Pre-Columbian, Central America, Panama, Gran Cocle, Macaracas type, ca. 800 to 1000 CE. A hand-built pottery pedestal dish of an attractive form featuring a myriad of abstract zoomorphic creatures in the basin known as saurians. The composition exhibits a broad foot, a tapered pedestal neck with a trio of arrow-shaped cut-outs, and a wide, shallow basin with a thick rim. Highly burnished and presented in hues of coral, jet black, and amethyst atop a cream ground, the vessel is decorated with large diamond and triangular forms on the foot and pedestal as well as chromatically alternating bars along the rim. The basin bears 8 separated triangular panels outlined with thick black bars, each containing an abstract reptilian 'saurian' creature with slender claws, discoid eyes, sinuous bodies, and huge mouths filled with fangs. Size: 10.125" W x 7.2" H (25.7 cm x 18.3 cm)

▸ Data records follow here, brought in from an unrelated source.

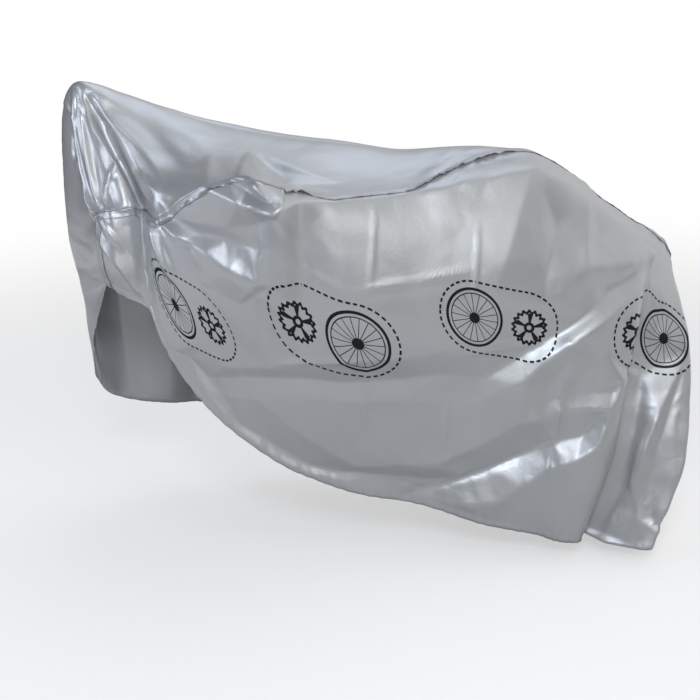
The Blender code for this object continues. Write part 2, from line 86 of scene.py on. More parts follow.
# Top.  s is negative along the front seam.  ridge_*: the cover's highest line, which runs on down
# the front end.  sag: how far the slope from brow to ridge hangs below a straight line.  seam: where
# the top seam lies, 0 at the brow, 1000 at the ridge and more beyond it.
TOP_COLUMNS = ("s", "ridge_x", "ridge_y", "ridge_z", "sag", "seam")
TOP = (
    (-180, -1041, -160, 712, 0, 0),
    (-90, -1124, -40, 714, 0, 0),
    (0, -1145, -20, 830, 0, 0),
    (50, -1132, -20, 1066, 0, 0),
    (85, -1108, -30, 1143, 0, 0),
    (120, -1076, -40, 1167, 10, 0),
    (160, -1040, -30, 1158, 20, 0),
    (260, -934, -10, 1112, 30, 0),
    (380, -761, -10, 1060, 20, 40),
    (500, -596, -30, 1028, 10, 340),
    (650, -466, -50, 1014, 5, 120),
    (820, -320, -70, 992, 0, 130),
    (980, -164, -80, 999, 0, 660),
    (1100, -48, -85, 990, 0, 1000),
    (1240, 114, -60, 886, 0, 1200),
    (1380, 245, -35, 797, 0, 1250),
    (1520, 290, -20, 772, 0, 1200),
    (1660, 325, -10, 748, 0, 1100),
    (1780, 350, -8, 722, 0, 1000),
    (1860, 362, -5, 690, 0, 900),
)

# Far wall, for the same sections as the top.  shoulder_*: just past the ridge.  mid_*: half-way
# down.  far_*: the far hem.
FAR_COLUMNS = ("s", "shoulder_x", "shoulder_y", "shoulder_z", "mid_x", "mid_y", "mid_z",
               "far_x", "far_y", "far_z")
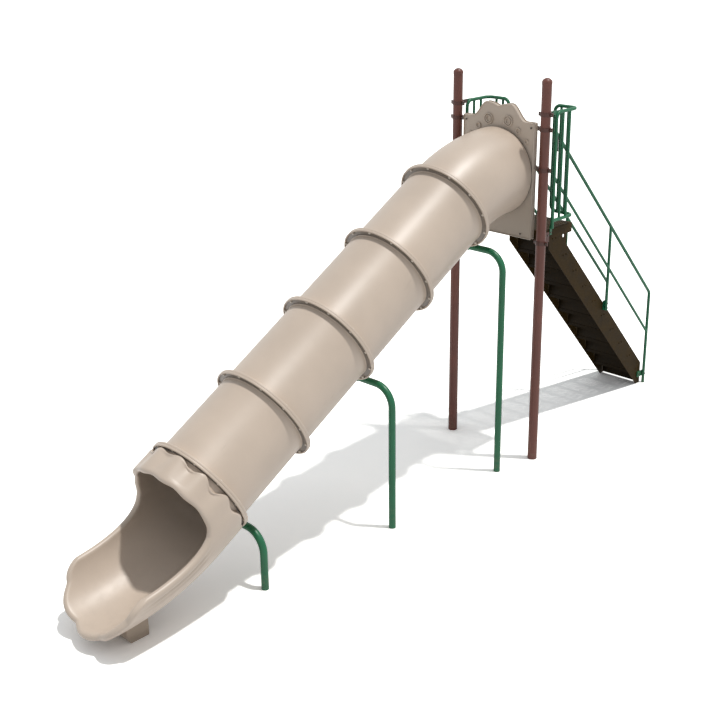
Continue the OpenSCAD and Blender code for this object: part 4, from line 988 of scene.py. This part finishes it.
class TUBESLIDE_OT_exit(PieceOperator, bpy.types.Operator):
    """The exit section: neck, fluted hood, open trough with a rolled rim and a scalloped lip"""
    bl_idname = "tube_slide.exit"
    bl_label = "Exit Section"

    def execute(self, context):
        s = sizes()
        low, top, steps = exit_columns()
        columns = low + top
        n_low, n_all = len(low), len(low) + len(top)
        edge_span = math.degrees(HALF_WALL / EXIT_MIDDLE)

        def wrap(a):
            return a - 360 if a > 180 else a

        def flute(u, a):
            over = between(abs(a), FLUTE_FROM, FLUTE_TO)
            return -s.flute_depth * bolt_wave(a) * over * (1 - FLUTE_LOSS * between(u, LOSS_FROM, LOSS_TO))

        def share(j, step):
            if j >= n_low:
                return round_in(step)
            return round_in(math.hypot(step, min(1.0, steps[j])))

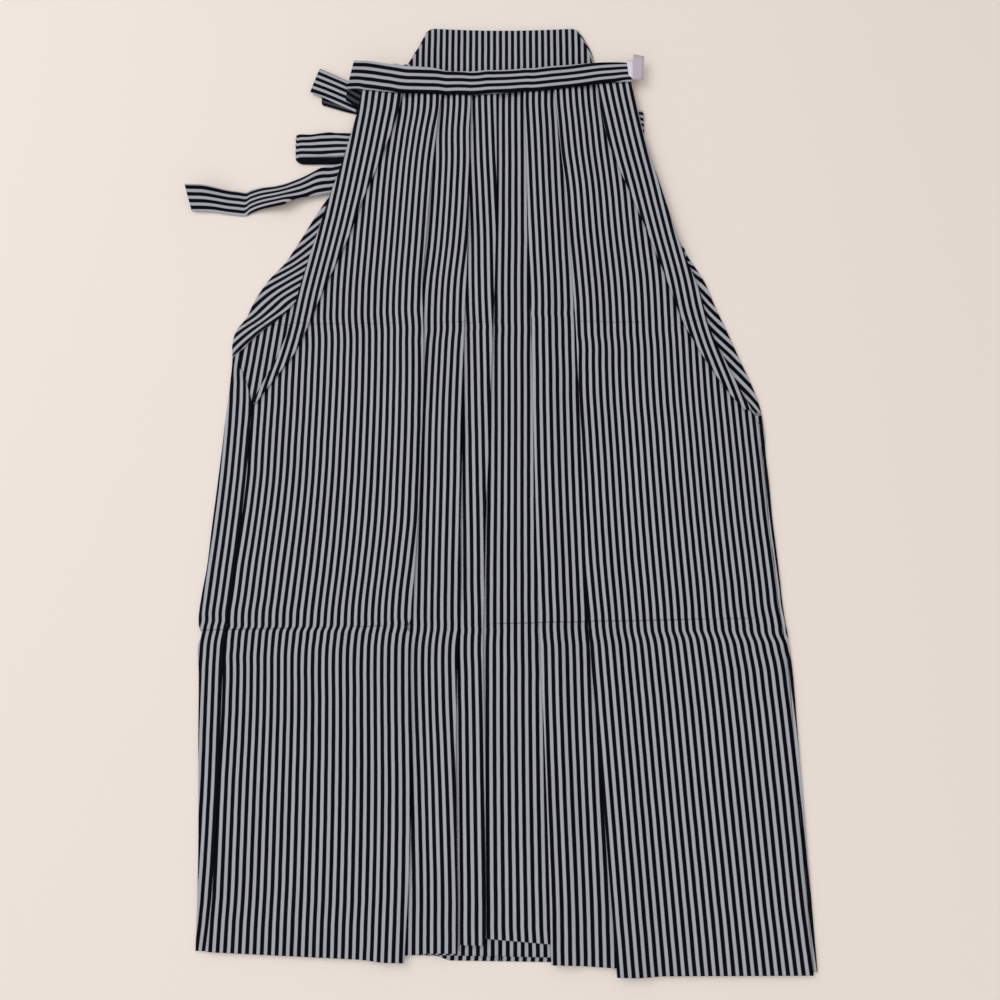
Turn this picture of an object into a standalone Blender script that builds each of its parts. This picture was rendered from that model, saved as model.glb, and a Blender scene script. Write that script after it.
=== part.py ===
"""Hakama trousers, laid out flat with the front up.

Every piece of cloth is a closed wall of one thickness.  A leg panel is drawn as a path across the garment, at each
of a few heights above the hem, and the path turns back on itself at every pleat.  The panels lie in numbered layers:
the back is layer 0 on the floor, an unpleated front is layer 1, and a pleat stacks the front up to layer 3.

Sizes are in millimetres.  x runs to the right from the middle of the garment and "up" runs from the hem to the
waist.  The model's own origin is the middle of its footprint on the floor, in metres, with +Y towards the waist.
"""

from collections import namedtuple

import bpy
import numpy as np

MM = 0.001

# Cloth, seams and pleats.
CLOTH = 1.2
SEAM_GAP = 0.3
LAYER = CLOTH + SEAM_GAP
FOLD_OUTER = CLOTH + SEAM_GAP / 2
FOLD_INNER = SEAM_GAP / 2
FOLD_TURNS = (90, 30, -30, -90)
PLEAT_UNDERLAP = 16.0
PLEAT_RAMP = 7.0
MIDDLE_PLEAT = 3
RAMP_CLEARANCE = 1.0
SMALLEST_TURN = 3.0

# The footprint, from the loose tie's tip to the hem's corner and from the hem to the top of the back board.
TIE_TIP_X = -338.0
HEM_CORNER_X = 266.0
HEM_LOWEST = 2.0
BOARD_TOP = 962.5
MIDDLE_X = (TIE_TIP_X + HEM_CORNER_X) / 2
MIDDLE_UP = (HEM_LOWEST + BOARD_TOP) / 2

# What lifts the front: the ties folded away at the waist, the storage crease and the back's turned hem.
WAIST_LIFT = 3.3
WAIST_LIFT_FROM = 620.0
WAIST_LIFT_FULL = 700.0
CREASE_UP = 298.0
CREASE_HALF_WIDTH = 11.0
CREASE_LIFT = 1.2
HEM_LIFT_FROM = 60.0
HEM_TURNING_TOP = 40.0
HEM_TURNING = (37.0, 18.5)
HEM_STEP = 1.0

LEFT_VENT_ROW = 532.0
RIGHT_VENT_ROW = 508.0
ROWS = (860, 825, 790, 760, 730, 700, 670, 640, 610, 580, 553, LEFT_VENT_ROW, RIGHT_VENT_ROW, 490, 450, 400, 350,
        320, CREASE_UP + CREASE_HALF_WIDTH, CREASE_UP, CREASE_UP - CREASE_HALF_WIDTH, 240, 180, 120,
        HEM_LIFT_FROM, HEM_TURNING_TOP)

# Where the main lines of the garment stand at each height.  An edge is the outline of the back, a turn is the width
# of cloth that the back turns over onto itself there, a front is the front panel's own outer edge, a fold is the
# inner edge of its slanted side pleat, and pleat_1 to pleat_5 are the folds of the front pleats from left to right.
Section = namedtuple("Section", "up left_edge left_turn left_front left_fold pleat_1 pleat_2 pleat_3 pleat_4 pleat_5"
                                " right_fold right_front right_turn right_edge")
SECTIONS = (
    Section(885, -136, 60, -149, -104.5, -62, -31.5, -4, 26, 58, 104, 137, 60, 126),
    Section(860, -142, 60, -155, -110, -65, -31.5, -4, 26.5, 60, 106, 142, 60, 132),
    Section(795, -160, 60, -170.5, -130, -71.5, -32.5, -3.5, 28.5, 65, 117, 155.5, 60, 146),
    Section(760, -185, 60, -181, -143.5, -74, -32.5, -3.5, 29, 68, 129, 165, 60, 155),
    Section(700, -220, 60, -197, -163, -77.5, -33.5, -4.5, 30, 72, 151, 181, 60, 175),
    Section(640, -259.5, 45, -213, -189, -80.5, -35.5, -6, 30.5, 74.5, 175, 198, 60, 206),
    Section(610, -275.5, 29, -219, -200, -79, -36.5, -7, 31.5, 76, 188, 207, 60, 218),
    Section(580, -279, 7, -229, -213.5, -78, -37, -8, 32, 77, 202, 216.5, 60, 228.5),
    Section(553, -279, 17, -242, -233, -77.5, -37, -9, 32.5, 77.5, 216, 226.5, 60, 237.5),
    Section(526, -280, 27, -253, -250, -77.5, -37.5, -10, 33, 78.5, 231.5, 237.5, 60, 246.5),
    Section(490, -282.5, 40, -254, -252, -78, -37.5, -11, 33.5, 79, 247, 250, 3, 253.5),
    Section(400, -287.5, 40, -257.5, -256, -80, -38.5, -14, 35, 80.5, 249.5, 252.5, 3, 256),
    Section(320, -293, 40, -263, -262, -84, -38, -15.5, 36.5, 82, 253, 256, 3, 259.5),
    Section(298, -291.5, 40, -264.5, -263, -85, -39, -16, 37, 82.5, 255, 258, 3, 261.5),
    Section(200, -285.5, 40, -263.5, -262, -82, -40.5, -14, 40.5, 89, 258, 261, 3, 264.5),
    Section(100, -277.5, 40, -261, -260, -81, -38.5, -13, 43, 94.5, 258.5, 261.5, 3, 265),
    Section(40, -274, 40, -261.5, -260, -82.5, -37, -12.5, 44, 98, 259, 262, 3, 265.5),
    Section(2, -273, 40, -263, -262, -83.5, -37, -12.5, 44.5, 100, 259.5, 262.5, 3, HEM_CORNER_X),
)

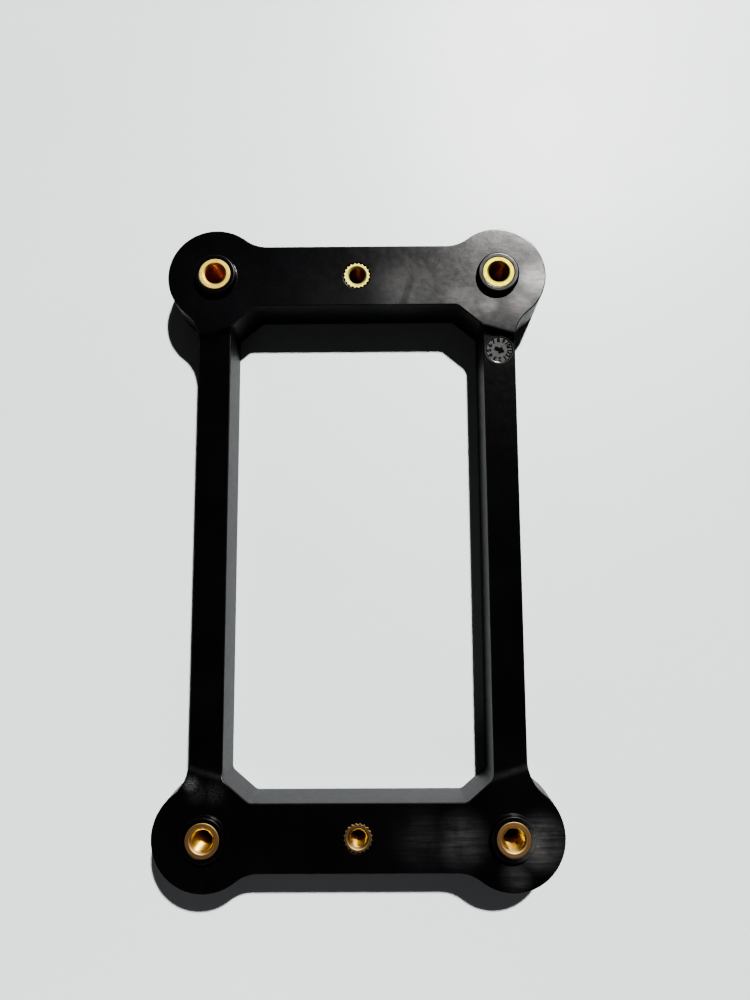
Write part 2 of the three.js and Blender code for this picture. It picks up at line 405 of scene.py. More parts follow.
def hole_profile(radius, top):
    """An insert's hole from just below its mouth to the edge of its floor's middle."""
    return [
        (radius, top - SUPPORT, 0),
        (radius, HOLE_FLOOR + SUPPORT, 0),
        (radius, HOLE_FLOOR, 0),
        (radius - SUPPORT, HOLE_FLOOR, 0),
        (radius / 2, HOLE_FLOOR, 0),
    ]


def flush_hole(surface, x, y):
    """The hole of an insert that is flush with the end bar."""
    hole = MIDDLE_CREST + INSERT_SEAM
    profile = [(hole + HOLE_BREAK + SUPPORT, BODY_TOP, 0), (hole + HOLE_BREAK, BODY_TOP, 1)]
    profile.append((hole, BODY_TOP - HOLE_BREAK, 1))
    profile += hole_profile(hole, BODY_TOP - HOLE_BREAK)
    rows = turned_rows(surface, x, y, profile)
    surface.close(rows[-1])
    return rows[0]


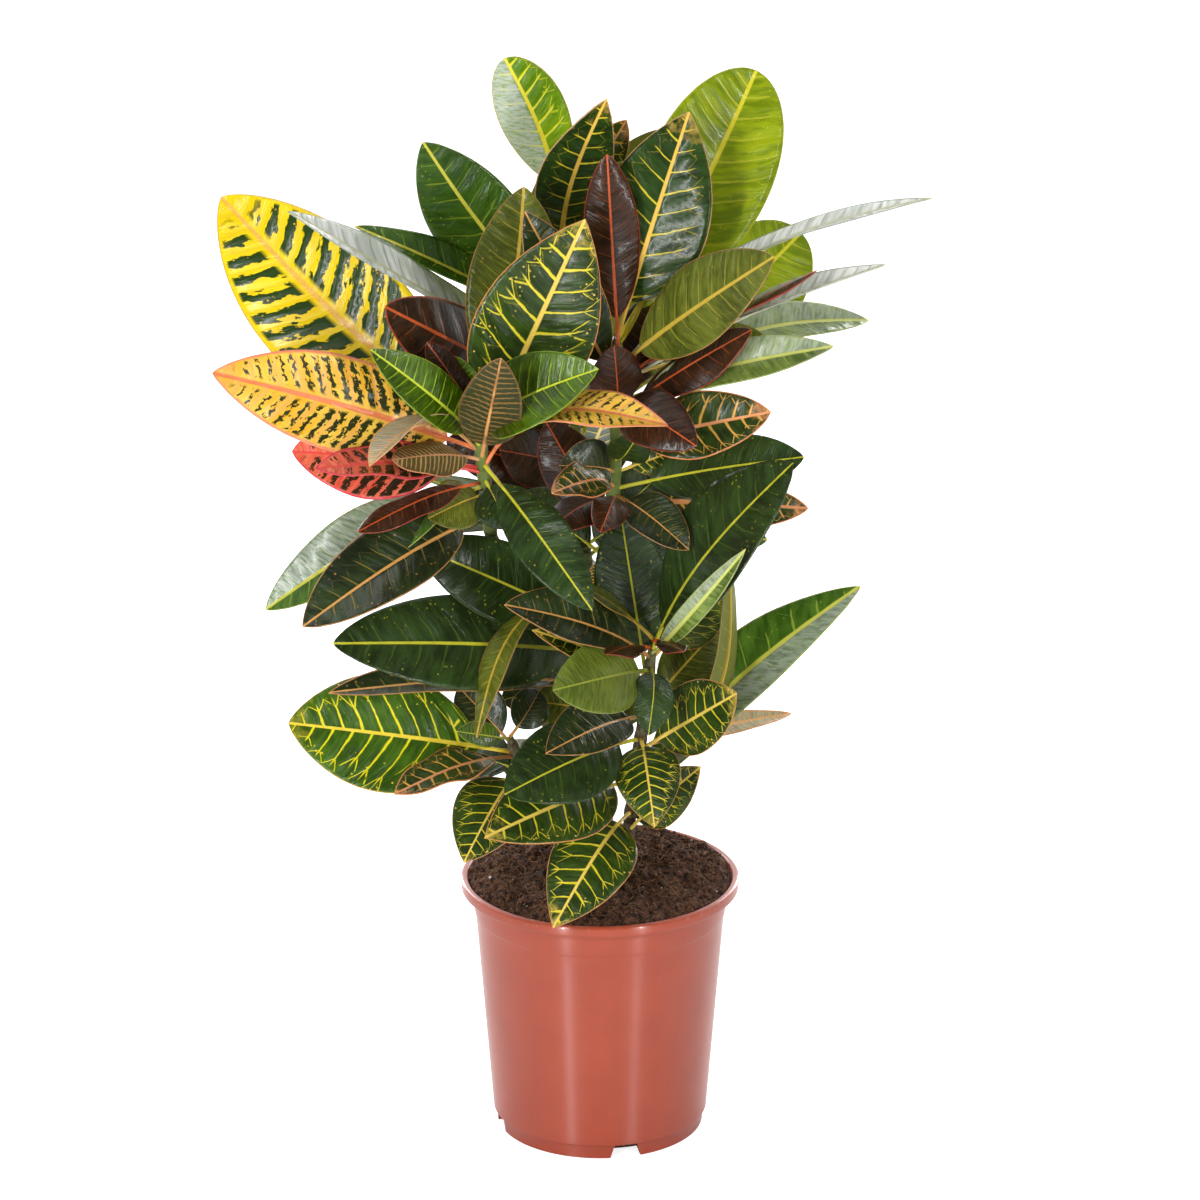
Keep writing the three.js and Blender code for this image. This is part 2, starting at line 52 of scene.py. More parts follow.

According to scholar Samuel Kirkland Lothrop, "The Gran Cocle culture is a Pre-Columbian archaeological culture that gets its name from the area from which it was based, the now present-day Cocle province of Panama. The Gran Cocle term applies to a loosely studied group of Native American sub-cultures in this region, identified by their pottery styles. The overall period spans a time from 150 B.C. to the end in the 16th century A.D. upon Spanish contact. The most ancient culture is the La Mula period from 150 B.C. to 300 A.D. The La Mula and later Monagrillo and Tonosi pottery styles are identified by their use of three paint colors which were black, red and white (or cream). The later Cubita style saw the emergence of the use of four colors. The styles of Conte, Macaracas and Joaquín added purple to their palette and this hue ranged from grayish tones to red purple. The use of purple disappeared in the subsequent styles of Parita and El Altillo and the paint style reverted to the use of three colors. Most notable in the artistic renderings are the overt use of geometric designs." (For more information, see Armand Labbe, "Guardians of The Life Stream: Shamans, Art and Power in Prehispanic Central Panama." Bowers Museum of Cultural Art, University of Washington Press, 1995)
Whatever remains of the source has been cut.